For a broader comparison, Gray says the U.S. coast is “maybe three to four times more likely of getting a landfall this year than during the 'quiet period' of 1970 to 1994.” The “quiet period” was a quarter century of relatively low hurricane activity, which has been succeeded by a current more active period, which Gray and others believe has a decade or more left to run.
The Atlantic is, Gray explains, the most difficult of the world's eight tropical storm regions on which to make predictions. Elsewhere-for example, in the Pacific Northwest-monsoon troughs produce a fairly predictable number of storms each year: never more than 30; never fewer than 18. The Atlantic, in contrast, may produce a dozen named hurricanes; or none. But, as he and others have established, there is method to nature's madness. In the Atlantic, hurricanes are more common when water surface temperatures rise and more common when the El Nino current off South America is weak. The reason for that is, the winds associated with that current when it is strong tend to sheer of the tops of tropical storms as they form, thus retarding them. These and a handful of other variables come into play to determine the severity of the season.

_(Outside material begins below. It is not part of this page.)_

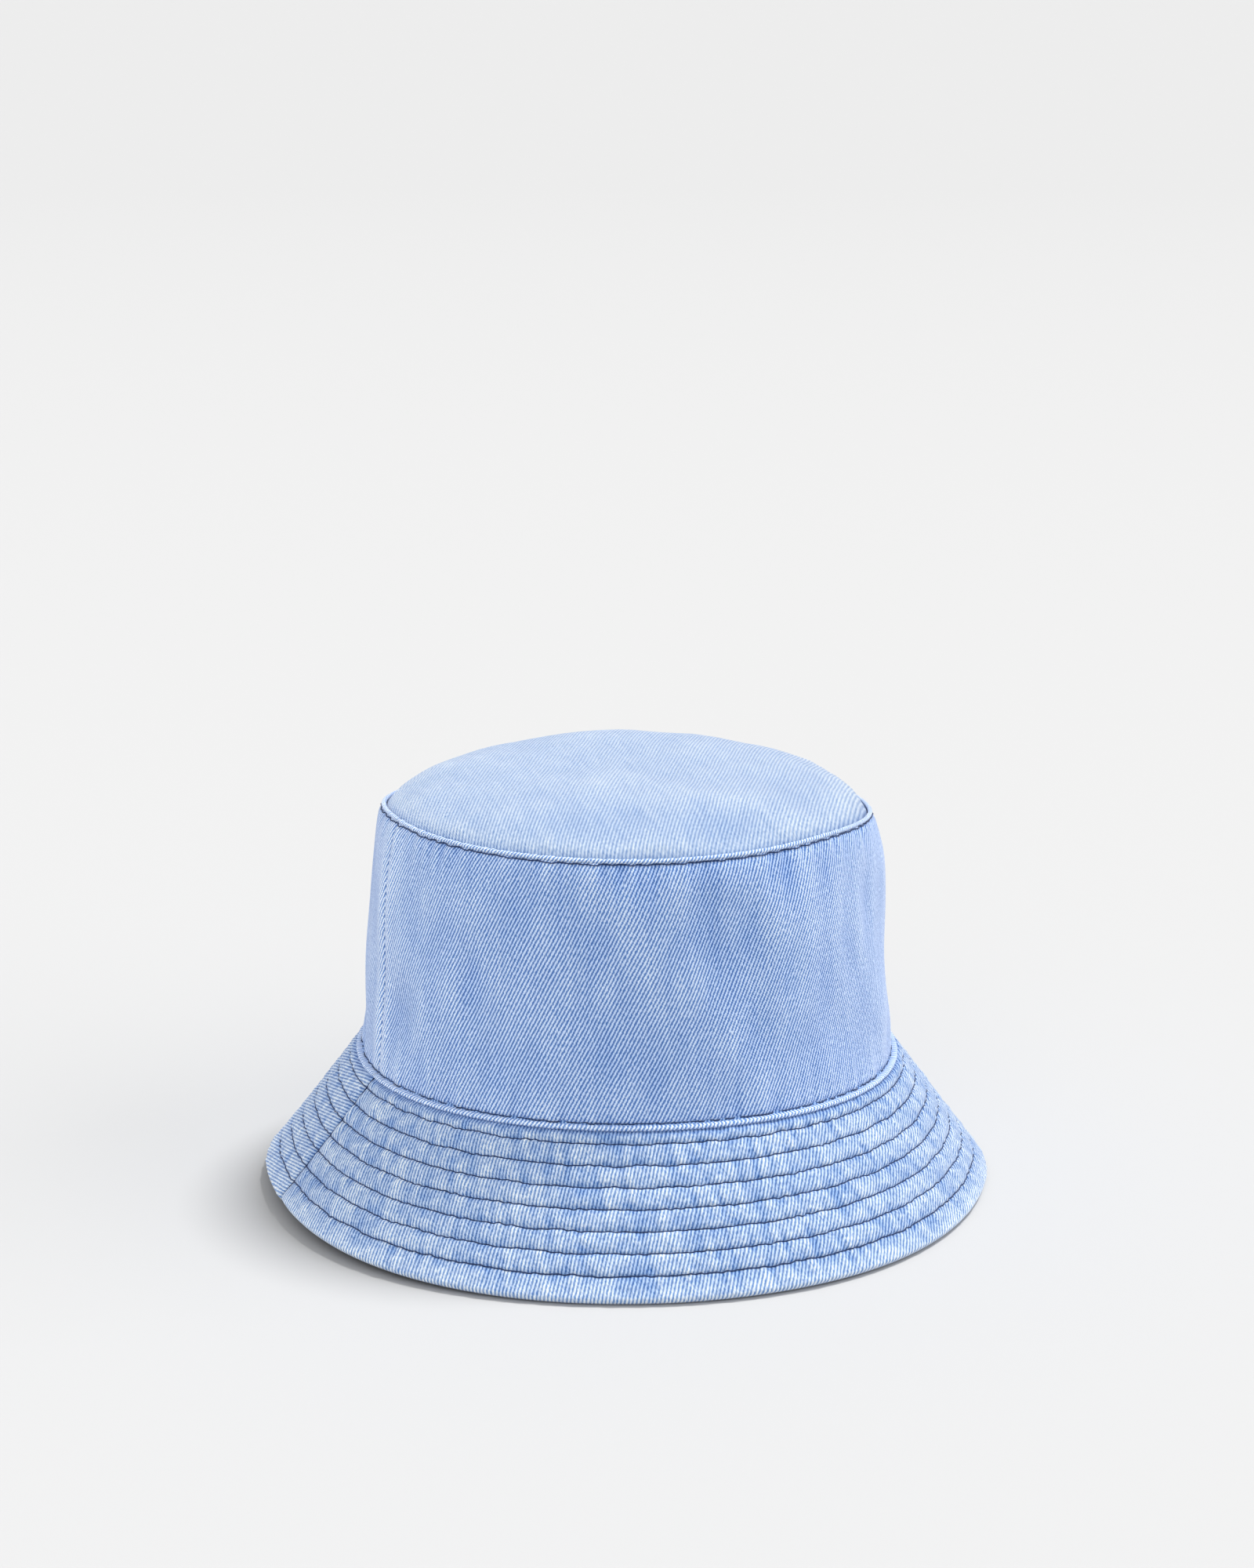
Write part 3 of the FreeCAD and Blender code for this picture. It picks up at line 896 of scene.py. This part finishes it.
def felt(name, dark, light):
    """Non-woven felt: a tangle of fibres."""
    cloth = Surface(name, roughness=0.95, sheen=0.2)
    tangle = cloth.noise(*cloth.cloth_mm(), 1.6, 1.6, 4.0)
    return cloth.finish(cloth.mix(tangle, dark, light), tangle, 0.2)


# The material of each of the record's slots.
MATERIALS = {
    "denim_crown": denim("denim_crown", 3.4, (1.0, 1.02, 1.04), 0.8),
    # The tip's tint is darker than the crown's: painted shade that tones down the overhead light on the top.
    "denim_tip": denim("denim_tip", 0.6, (0.88, 0.86, 0.78), 0.5),
    "denim_brim": denim("denim_brim", 1.15, (0.97, 0.96, 0.9)),
    # The under denim's darker tint is painted shade for the underside of the brim.
    "denim_under": denim("denim_under", 1.0, (0.9, 0.9, 0.9)),
    "thread_navy": twisted_thread("navy_thread", linear(16, 30, 66), linear(44, 70, 120)),
    "thread_white": twisted_thread("white_thread", linear(170, 172, 176), linear(232, 232, 230)),
    "lining_cotton": plain_weave("cotton_lining", linear(206, 208, 204), linear(238, 238, 232), 0.7),
    "label_satin": plain_weave("label_satin", linear(222, 222, 218), linear(246, 246, 242), 0.3),
    "sweatband_twill": herringbone("sweatband_tape", linear(30, 44, 78), linear(66, 88, 132)),
    "interlining_felt": felt("brim_felt", linear(200, 200, 196), linear(238, 238, 234)),
}


# Putting it together: each piece gets its material and stands for its CAD node, and some of them ride on a
# body.


def made(kind, node, slot, shape, *details):
    """A piece that stands for a CAD node, built by one of the functions above."""
    piece = shape(f"{kind}_{node}", *details)
    piece.data.materials.append(MATERIALS[slot])
    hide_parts(node)
    return piece


def on_brim(piece):
    """Bakes the piece's placement into its mesh."""
    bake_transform(piece)


def on_wall(piece):
    """Bakes the piece's placement into its mesh."""
    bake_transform(piece)


def build_crown():
    """The tip, the side panels, their lining and their threads."""
    for side, facing in SIDES.items():
        on_wall(made("panel", f"crown_side_{side}", "denim_crown", crown_side, facing))
        on_wall(made("sheet", f"side_lining_{side}", "lining_cotton", lining_side, facing))
    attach(made("panel", "tip_panel", "denim_tip", tip), "tip")
    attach(made("sheet", "tip_lining", "lining_cotton", tip_lining), "tip")
    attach(made("thread", "tip_edge_stitch", "thread_navy", crown_stitch, CORD_Z - EDGE), "tip")
    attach(made("thread", "crown_base_stitch", "thread_navy", crown_stitch, HEM_Z + EDGE), "root")
    length = TIP_Z - BASE_Z
    for node, slot, line in (
        ("crown_side_seam_threads", "thread_navy", up_the_wall(1.2, 2)),
        ("lining_side_seam_threads", "thread_white", up_the_wall(WALL + 0.5, 4)),
    ):
        on_wall(made("thread", node, slot, side_threads, length, line))


def build_brim():
    """The top and under panels, their stitching, and the filling between them."""
    for side, facing in SIDES.items():
        on_brim(made("panel", f"brim_top_{side}", "denim_brim", brim_panel, facing, False))
        on_brim(made("panel", f"brim_under_{side}", "denim_under", brim_panel, facing, True))
    for row in range(1, CHANNELS):
        on_brim(made("thread", f"brim_stitch_row_{row}", "thread_navy", brim_row, row))
    for layer, line in (
        ("top", down_the_brim(-0.25, 2.5)),
        ("under", down_the_brim(-BRIM_THICK + 0.2, 3)),
    ):
        on_brim(made("thread", f"brim_{layer}_seam_threads", "thread_navy", side_threads, SLANT, line))
    fold = SLANT - box_mm("brim_edge_allowance")[1][2] / DROP
    on_brim(made("felt", "brim_interlining", "interlining_felt", brim_ring, 0.4, fold - 0.8))
    on_brim(made("fold", "brim_edge_allowance", "denim_under", brim_ring, fold, SLANT - 1.2))
    _, front, height = brim_point(0, fold - 0.4, -BRIM_THICK / 2)
    on_brim(made("thread", "brim_edge_seam_thread", "thread_navy", plain_round, -front, height))


def build_inside():
    """The sweatband and the two blank labels."""
    tape = (0.9, TAPE_THICK, BASE_Z, BAND_TOP, full_turn(360), True)
    on_wall(made("tape", "sweatband", "sweatband_twill", band, *tape))
    seam_z = BASE_Z - THREAD - 0.05
    seam = made("thread", "sweatband_seam_thread", "thread_navy", plain_round, HEAD_R + 0.35, seam_z)
    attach(seam, "root")
    low, high = box_mm("care_label")
    half = math.radians(11)
    ribbon = (0.72, RIBBON_THICK, low[2], high[2], np.linspace(TURN / 2 - half, TURN / 2 + half, 40))
    on_wall(made("ribbon", "care_label", "label_satin", band, *ribbon))
    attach(made("ribbon", "size_label", "label_satin", size_label), "tip")
    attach(made("thread", "size_label_stitches", "thread_white", label_stitches), "tip")


# The studio.


def paper():
    """Pale paper, with painted shade that darkens it slightly far away. It can't be seen from below."""
    surface = Surface("paper", roughness=1.0, specular=0.0)
    place = surface.node("TexCoord", {}, "Object")
    far = surface.node("VectorMath", {0: place}, "Value", operation="LENGTH")
    below = surface.node("NewGeometry", {}, "Backfacing")
    clear = surface.node("BsdfTransparent", {})
    shown = surface.node("MixShader", {0: below, 1: surface.shader.outputs[0], 2: clear})
    output = next(n for n in surface.nodes if n.type == "OUTPUT_MATERIAL")
    surface.feed(output.inputs["Surface"], shown)
    return surface.finish(surface.span(far, 0.3, 5.0, 0.552, 0.523))


def floor():
    """A wide paper floor that touches the lowest point of the hat."""
    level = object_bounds()[0][2]
    mesh = bpy.data.meshes.new("floor")
    reach = 60
    corners = [(-reach, -reach, 0), (reach, -reach, 0), (reach, reach, 0), (-reach, reach, 0)]
    mesh.from_pydata(corners, [], [(0, 1, 2, 3)])
    mesh.materials.append(paper())
    ground = placed("floor", mesh)
    ground.location.z = level
    ground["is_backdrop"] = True
    return ground


def surroundings():
    """An even pale world, a little brighter where the camera sees it."""
    world = bpy.data.worlds.new("studio")
    bpy.context.scene.world = world
    world.use_nodes = True
    nodes, links = world.node_tree.nodes, world.node_tree.links
    background = next(n for n in nodes if n.type == "BACKGROUND")
    path = nodes.new("ShaderNodeLightPath")
    choose = nodes.new("ShaderNodeMix")
    choose.data_type = "RGBA"
    choose.inputs[6].default_value = (0.62, 0.62, 0.62, 1)
    choose.inputs[7].default_value = (0.86, 0.86, 0.86, 1)
    links.new(path.outputs["Is Camera Ray"], choose.inputs[0])
    links.new(choose.outputs[2], background.inputs["Color"])


def sun(name, azimuth, elevation, strength, softness):
    """A sun. Its angles are in degrees, and its azimuth counts from the camera towards the right."""
    light = bpy.data.lights.new(name, "SUN")
    light.energy = strength
    light.angle = math.radians(softness)
    lamp = placed(name, light)
    around, up = CAMERA_AZIMUTH + math.radians(azimuth), math.radians(elevation)
    toward = Vector((math.sin(around) * math.cos(up), -math.cos(around) * math.cos(up), math.sin(up)))
    lamp.rotation_mode = "QUATERNION"
    lamp.rotation_quaternion = toward.to_track_quat("Z", "Y")
    return lamp


def lights(ground):
    """A soft key light and wide fills. The left fill spares the floor, so the hat throws one shadow."""
    sun("key", 118, 66, 2.7, 14)
    sun("front", -5, 35, 0.45, 60)
    left = sun("left", -85, 32, 1.5, 60)
    sun("right", 80, 20, 1.2, 60)
    spared = bpy.data.collections.new("floor_only")
    spared.objects.link(ground)
    spared.collection_objects[0].light_linking.link_state = "EXCLUDE"
    left.light_linking.receiver_collection = spared


def camera():
    """A 70 mm view from a little left of the front, looking down on the hat."""
    lens = bpy.data.cameras.new("camera")
    lens.lens, lens.sensor_width = 70, 36
    view = placed("camera", lens)
    away, height, pitch = 1.024, 0.410, math.radians(14.95)
    view.location = (away * math.sin(CAMERA_AZIMUTH), -away * math.cos(CAMERA_AZIMUTH), height)
    view.rotation_euler = (math.pi / 2 - pitch, 0, CAMERA_AZIMUTH)
    bpy.context.scene.camera = view
    bpy.context.scene.view_settings.view_transform = "Standard"


build_crown()
build_brim()
build_inside()
lights(floor())
surroundings()
camera()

Gradually, he adds, “I put this together, and I was really somewhat surprised that there are precursor signals out there. You actually can look three, six, nine months before the season starts, and have some knowledge of whether the season is going to be active or not.” Gray fields numerous queries from authorities along the coast: “The people along the southeast coast just want to know. They know you can't tell them for sure, but they say: 'What are the odds? How does it look?'”
But however good the predicting, uncertainty remains. As Carpenter's Ogaard noted, “You could get a year with high frequency and high severity, but the storms just spin around in the Atlantic.” Or so most in the supply chain would hope.